In [None]:
import pandas as pd



def remove_speakers_and_empty_lines(episode_content: str) -> str:
    """Removes superfluous empty lines and the names of the speakers from the input data:
    e.g. :
    Picard: Make it so.
    becomes:
    Make it so.
    """

    cleaned_lines = []
    for line in episode_content.split('\n'):
        # ignore empty lines
        if line == '':
            continue
        # lines that start with square brackets are just information about the location.
        if line.startswith('['):
            continue
        # the actual talking lines always contain a ':' - we will just keep the text, not the talker
        # for this application
        if ':' in line:
            part_to_keep = line.split(':')[1]
            cleaned_lines.append(part_to_keep.strip() + ' \n')
            continue
        # after this string there are only information about the franchise, we can leave those out.
        if line == '<Back':
            break
        
        
        cleaned_lines.append(line.strip() + ' \n')
    return ''.join(cleaned_lines)


all_series_scripts = pd.read_json('all_scripts_raw.json')
#  remove the names of the speakers and get rid of the empty lines
# and I'll focus on The Next Generation Episodes for now
tng_series_scripts_cleaned = all_series_scripts.TNG.map(remove_speakers_and_empty_lines)



In [None]:
# after this preprocessing we want to check for outliers in the data
# thinks like miss spelled words etc.
from nltk.probability import FreqDist
from nltk.tokenize import word_tokenize


# lets make a single text from all episodes.
text = ''
for index, episode_text in tng_series_scripts_cleaned.items():
    text += episode_text


# tokenize the text
tokenized_text =  word_tokenize(text)

fd = FreqDist(tokenized_text)

print(len(fd))
print(len(fd.hapaxes()))
# as we can see here, our corpus contains 26404 different words - though we did not do any normalization like casefolding, stemming or lemmatization, so the actual different words will be less
# whats even more astounding for me is number of words that occur only once: almost half of all words!
# this approach apparently isnt helpful in finding missspelled words
# but lets see if we can glimpse whether those are misspelled words
print(fd.hapaxes()[:100])

In [None]:
# so, there are almost no spelling mistakes - that is good news! this should allow us to continue for now.

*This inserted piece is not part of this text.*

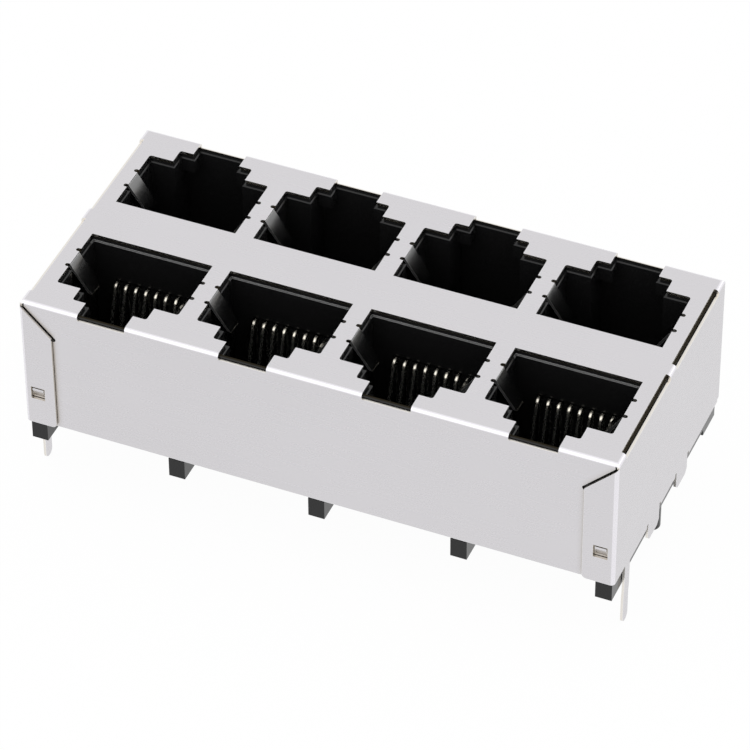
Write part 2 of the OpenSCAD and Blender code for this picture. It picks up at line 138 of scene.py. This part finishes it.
class ContactFinish(bpy.types.PropertyGroup):
    """Finish of the spring contacts"""

    wire_colour: bpy.props.FloatVectorProperty(
        name="Wire", description="Colour of the plated contact wire", subtype="COLOR",
        size=3, min=0.0, max=1.0, default=(0.93, 0.88, 0.76))
    # Bare nickel below the crown, painted dark as shade on the arm down in the port
    arm_nickel_and_shade_colour: bpy.props.FloatVectorProperty(
        name="Arm", description="Colour of the bare nickel below the crown", subtype="COLOR",
        size=3, min=0.0, max=1.0, default=(0.30, 0.30, 0.27))
    # Painted shade: the sides of the wire, where its rounded normal turns sideways, are painted near black
    flank_shade_colour: bpy.props.FloatVectorProperty(
        name="Flank", description="Colour of the sheared flanks of the wire", subtype="COLOR",
        size=3, min=0.0, max=1.0, default=(0.07, 0.07, 0.06))
    gilt_length: bpy.props.FloatProperty(
        name="Gilding", description="Length of the gilt part below the crown", unit="LENGTH", default=0.0009)
    tail_colour: bpy.props.FloatVectorProperty(
        name="Tail", description="Colour of the tinned solder tails", subtype="COLOR",
        size=3, min=0.0, max=1.0, default=(0.66, 0.66, 0.67))
    wire_rounding: bpy.props.FloatProperty(
        name="Rounding", description="Radius of the wire's rounded corners", unit="LENGTH", default=0.00015)
    wire_roughness: bpy.props.FloatProperty(
        name="Roughness", description="Roughness of the contact wire", default=0.26, min=0.05, max=1.0)


class StageSettings(bpy.types.PropertyGroup):
    """Camera, lamps and floor"""

    azimuth: bpy.props.FloatProperty(
        name="Azimuth", description="Camera's turn to the right of the front", subtype="ANGLE",
        default=math.radians(23.146))
    elevation: bpy.props.FloatProperty(
        name="Elevation", description="Camera's height angle above the board", subtype="ANGLE",
        default=math.radians(41.208))
    roll: bpy.props.FloatProperty(
        name="Roll", description="Camera's turn about its own axis", subtype="ANGLE",
        default=math.radians(-0.388))
    aim: bpy.props.FloatVectorProperty(
        name="Aim", description="Point of the top face that the camera looks at", subtype="TRANSLATION",
        unit="LENGTH", size=2, default=(0.004721, -0.01077))
    distance: bpy.props.FloatProperty(
        name="Distance", description="Distance from the camera to the aim", unit="LENGTH", default=0.41144)
    lens: bpy.props.FloatProperty(
        name="Lens", description="Focal length on a 36 mm sensor", default=222.1)
    world_strength: bpy.props.FloatProperty(
        name="World", description="Strength of the even light from all round", default=1.0)
    softbox_strength: bpy.props.FloatProperty(
        name="Softboxes", description="Brightness of the face of each softbox", default=0.4)
    backdrop_share: bpy.props.FloatProperty(
        name="Backdrop", description="Share of the floor that shows as plain backdrop, with no shadow on it",
        min=0.0, max=1.0, default=0.97)


PROPERTY_GROUPS = {
    "jack_sheet": SheetFinish,
    "jack_plastic": PlasticFinish,
    "jack_contact": ContactFinish,
    "jack_stage": StageSettings,
}


# ---- Material helpers ----

def new_material(name):
    """Makes an empty node material and returns its tree with its shader and output"""
    material = bpy.data.materials.new(name)
    material.use_nodes = True
    tree = material.node_tree
    tree.nodes.clear()
    output = tree.nodes.new("ShaderNodeOutputMaterial")
    shader = tree.nodes.new("ShaderNodeBsdfPrincipled")
    tree.links.new(shader.outputs["BSDF"], output.inputs["Surface"])
    return material, tree, shader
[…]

# now we can have a look whether it makes sense to combine words into combined tokens based on their cooccurence.
from gensim.models.phrases import Phrases
from nltk.tokenize import sent_tokenize
# gensims Phrases class expects a sequence of sentences, where each sentence is a list of tokens
sentences = sent_tokenize(text)
word_tokenized_sentences = [word_tokenize(sentence) for sentence in sentences]

bigrams = Phrases(word_tokenized_sentences)

# lets test that on the first episode
first_episode_bigrams = bigrams[word_tokenize(tng_series_scripts_cleaned[0])]
print(first_episode_bigrams)

# now that looks good - not too many bigrams, but a few typical combinations like tractor beam have been found.